Cost Breakdown of Each Option
Borrowing money always carries a cost. Understanding these fees ensures you do not accidentally trade a short-term payroll problem for a long-term debt crisis.
- Invoice Financing: Typically charges a factor fee of 1% to 5% per month the invoice remains unpaid. It is accessible but can become expensive if clients delay payment further.
- Business Line of Credit: Interest rates vary widely from 8% to upwards of 40% depending on your credit profile. You may also face maintenance or draw fees.
- Short-Term Loans: Often use a factor rate instead of an APR. A factor rate of 1.2 means you will repay $12,000 on a $10,000 loan. Because the repayment term is compressed, the effective APR on short-term loans can be quite high.
Always calculate the total dollar amount you will repay before signing an agreement.
How to Prevent Payroll Issues in the Future
Surviving a payroll crisis is a relief, but avoiding the next one is imperative. Stabilizing your finances protects your employees and reduces your stress levels.
Start by implementing strict cash flow forecasting. Track exactly when money is scheduled to enter and leave your accounts over the next 13 weeks. This visibility allows you to spot potential shortfalls weeks in advance, giving you time to secure financing before panic sets in.
Additionally, reconsider your billing practices. Require upfront deposits for large projects, shorten your payment terms to Net-15, and enforce strict late fees. Finally, build an emergency cash reserve. Aim to keep at least one month of payroll expenses in a separate, highly liquid savings account to act as a buffer against future shocks.
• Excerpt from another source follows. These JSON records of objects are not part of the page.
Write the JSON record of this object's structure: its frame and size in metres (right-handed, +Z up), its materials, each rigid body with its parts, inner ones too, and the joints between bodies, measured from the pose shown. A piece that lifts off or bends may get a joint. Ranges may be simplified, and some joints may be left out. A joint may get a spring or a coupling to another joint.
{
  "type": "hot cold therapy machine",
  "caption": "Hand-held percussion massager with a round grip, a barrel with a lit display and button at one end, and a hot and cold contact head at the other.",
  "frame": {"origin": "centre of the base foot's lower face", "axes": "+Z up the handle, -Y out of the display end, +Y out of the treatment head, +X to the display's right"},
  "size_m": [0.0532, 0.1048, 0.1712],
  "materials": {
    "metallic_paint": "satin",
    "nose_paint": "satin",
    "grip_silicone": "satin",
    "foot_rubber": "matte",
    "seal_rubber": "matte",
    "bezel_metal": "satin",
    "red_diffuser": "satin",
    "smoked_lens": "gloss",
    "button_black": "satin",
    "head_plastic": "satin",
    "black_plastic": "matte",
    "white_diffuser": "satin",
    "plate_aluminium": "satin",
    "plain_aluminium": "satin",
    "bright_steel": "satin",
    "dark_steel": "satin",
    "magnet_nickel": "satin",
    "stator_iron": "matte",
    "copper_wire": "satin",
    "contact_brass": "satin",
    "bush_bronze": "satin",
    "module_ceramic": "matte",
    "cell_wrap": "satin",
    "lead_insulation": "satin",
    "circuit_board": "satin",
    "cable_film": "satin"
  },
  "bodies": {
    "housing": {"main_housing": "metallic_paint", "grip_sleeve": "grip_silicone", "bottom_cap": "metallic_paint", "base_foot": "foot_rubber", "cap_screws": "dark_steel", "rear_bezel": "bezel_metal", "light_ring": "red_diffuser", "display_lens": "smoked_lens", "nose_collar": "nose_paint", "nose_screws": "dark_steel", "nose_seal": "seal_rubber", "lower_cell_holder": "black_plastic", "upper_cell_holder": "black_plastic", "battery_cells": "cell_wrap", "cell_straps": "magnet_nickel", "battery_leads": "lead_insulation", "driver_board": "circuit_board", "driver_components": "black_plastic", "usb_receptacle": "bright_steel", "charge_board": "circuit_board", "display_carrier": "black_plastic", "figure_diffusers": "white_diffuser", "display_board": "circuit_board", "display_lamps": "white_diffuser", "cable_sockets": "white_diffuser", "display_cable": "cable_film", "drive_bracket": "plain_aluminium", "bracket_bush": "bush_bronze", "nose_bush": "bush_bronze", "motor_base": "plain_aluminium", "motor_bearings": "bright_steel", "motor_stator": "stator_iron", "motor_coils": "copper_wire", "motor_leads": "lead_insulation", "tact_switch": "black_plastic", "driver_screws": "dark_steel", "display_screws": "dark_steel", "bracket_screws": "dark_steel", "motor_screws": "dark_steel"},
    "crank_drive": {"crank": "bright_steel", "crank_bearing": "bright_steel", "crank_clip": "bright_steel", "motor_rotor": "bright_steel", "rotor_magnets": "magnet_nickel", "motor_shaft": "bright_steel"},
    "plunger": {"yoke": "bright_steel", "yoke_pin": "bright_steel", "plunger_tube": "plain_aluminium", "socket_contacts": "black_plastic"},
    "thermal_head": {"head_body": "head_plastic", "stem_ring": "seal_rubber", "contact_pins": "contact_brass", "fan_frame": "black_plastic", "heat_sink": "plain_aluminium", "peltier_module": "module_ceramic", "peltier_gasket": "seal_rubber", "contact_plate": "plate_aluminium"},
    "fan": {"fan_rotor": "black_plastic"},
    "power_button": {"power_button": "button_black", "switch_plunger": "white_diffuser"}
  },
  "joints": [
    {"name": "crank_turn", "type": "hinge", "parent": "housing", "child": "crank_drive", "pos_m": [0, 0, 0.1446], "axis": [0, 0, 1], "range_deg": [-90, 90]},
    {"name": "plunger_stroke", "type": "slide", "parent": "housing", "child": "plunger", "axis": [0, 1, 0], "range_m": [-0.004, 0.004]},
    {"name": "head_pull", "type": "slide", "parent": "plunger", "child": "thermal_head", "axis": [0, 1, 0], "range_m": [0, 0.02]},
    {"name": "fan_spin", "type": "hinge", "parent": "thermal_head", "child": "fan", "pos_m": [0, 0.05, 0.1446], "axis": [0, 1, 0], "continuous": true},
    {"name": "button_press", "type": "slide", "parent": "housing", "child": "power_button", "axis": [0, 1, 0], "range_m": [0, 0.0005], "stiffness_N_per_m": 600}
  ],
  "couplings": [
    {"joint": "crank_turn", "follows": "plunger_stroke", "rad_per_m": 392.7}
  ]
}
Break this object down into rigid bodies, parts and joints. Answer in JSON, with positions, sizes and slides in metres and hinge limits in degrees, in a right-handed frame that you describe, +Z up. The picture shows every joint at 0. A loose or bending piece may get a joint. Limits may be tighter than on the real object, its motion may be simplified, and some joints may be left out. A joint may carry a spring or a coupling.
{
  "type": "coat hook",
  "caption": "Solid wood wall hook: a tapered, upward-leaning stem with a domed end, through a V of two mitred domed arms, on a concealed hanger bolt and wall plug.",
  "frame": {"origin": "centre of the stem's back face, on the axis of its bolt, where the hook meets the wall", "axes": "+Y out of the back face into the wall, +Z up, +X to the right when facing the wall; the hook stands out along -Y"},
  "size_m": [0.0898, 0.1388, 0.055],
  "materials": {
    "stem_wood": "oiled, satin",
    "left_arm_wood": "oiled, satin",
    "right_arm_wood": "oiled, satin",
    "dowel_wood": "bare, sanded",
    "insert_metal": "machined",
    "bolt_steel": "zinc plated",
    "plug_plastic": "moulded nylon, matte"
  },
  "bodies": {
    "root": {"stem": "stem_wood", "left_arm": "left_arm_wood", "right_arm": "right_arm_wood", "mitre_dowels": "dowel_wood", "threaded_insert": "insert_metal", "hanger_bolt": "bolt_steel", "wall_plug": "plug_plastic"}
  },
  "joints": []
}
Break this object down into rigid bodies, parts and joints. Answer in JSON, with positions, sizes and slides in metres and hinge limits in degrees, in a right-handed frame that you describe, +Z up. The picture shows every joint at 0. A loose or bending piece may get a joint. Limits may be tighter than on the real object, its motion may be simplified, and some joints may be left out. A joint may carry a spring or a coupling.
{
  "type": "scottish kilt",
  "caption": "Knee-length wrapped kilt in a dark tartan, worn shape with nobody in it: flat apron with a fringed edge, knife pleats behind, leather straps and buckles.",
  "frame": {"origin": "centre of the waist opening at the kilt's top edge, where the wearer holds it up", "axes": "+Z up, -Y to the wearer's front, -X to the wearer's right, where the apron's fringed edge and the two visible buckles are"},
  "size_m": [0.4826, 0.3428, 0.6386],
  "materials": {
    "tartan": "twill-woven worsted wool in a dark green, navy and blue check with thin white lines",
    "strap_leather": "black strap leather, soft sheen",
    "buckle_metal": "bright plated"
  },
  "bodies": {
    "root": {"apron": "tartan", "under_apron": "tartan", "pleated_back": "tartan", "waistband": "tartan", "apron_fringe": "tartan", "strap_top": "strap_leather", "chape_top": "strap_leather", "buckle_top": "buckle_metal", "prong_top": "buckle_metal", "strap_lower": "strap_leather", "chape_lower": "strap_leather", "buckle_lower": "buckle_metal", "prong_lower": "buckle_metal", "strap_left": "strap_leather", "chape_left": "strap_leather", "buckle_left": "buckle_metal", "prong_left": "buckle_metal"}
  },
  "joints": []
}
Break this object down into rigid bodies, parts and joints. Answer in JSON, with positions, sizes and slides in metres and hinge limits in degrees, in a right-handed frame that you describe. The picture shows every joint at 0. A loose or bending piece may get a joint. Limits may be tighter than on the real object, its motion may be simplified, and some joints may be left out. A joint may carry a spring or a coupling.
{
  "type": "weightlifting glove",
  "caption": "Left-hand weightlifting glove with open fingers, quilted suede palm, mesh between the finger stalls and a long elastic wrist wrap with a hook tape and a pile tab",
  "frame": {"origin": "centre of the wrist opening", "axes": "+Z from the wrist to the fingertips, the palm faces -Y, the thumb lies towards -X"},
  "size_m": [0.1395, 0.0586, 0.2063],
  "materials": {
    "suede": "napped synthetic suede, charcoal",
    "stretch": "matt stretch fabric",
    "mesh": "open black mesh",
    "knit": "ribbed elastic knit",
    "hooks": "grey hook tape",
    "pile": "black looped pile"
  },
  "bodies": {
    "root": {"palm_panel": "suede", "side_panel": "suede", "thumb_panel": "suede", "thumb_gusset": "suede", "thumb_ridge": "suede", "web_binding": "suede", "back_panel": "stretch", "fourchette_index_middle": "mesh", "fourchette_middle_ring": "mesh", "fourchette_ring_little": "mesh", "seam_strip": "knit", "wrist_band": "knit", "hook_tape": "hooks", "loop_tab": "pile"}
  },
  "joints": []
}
Secure Your Payroll and Protect Your Team
A sudden cash crunch requires swift, decisive action. By prioritizing outstanding receivables, negotiating with vendors, and utilizing strategic financing tools, you can ensure your team receives their hard-earned paychecks on time. Evaluate your immediate options, choose the most cost-effective path, and fund your current payroll. Then, take the necessary steps to refine your cash flow management so your business is never caught off guard again.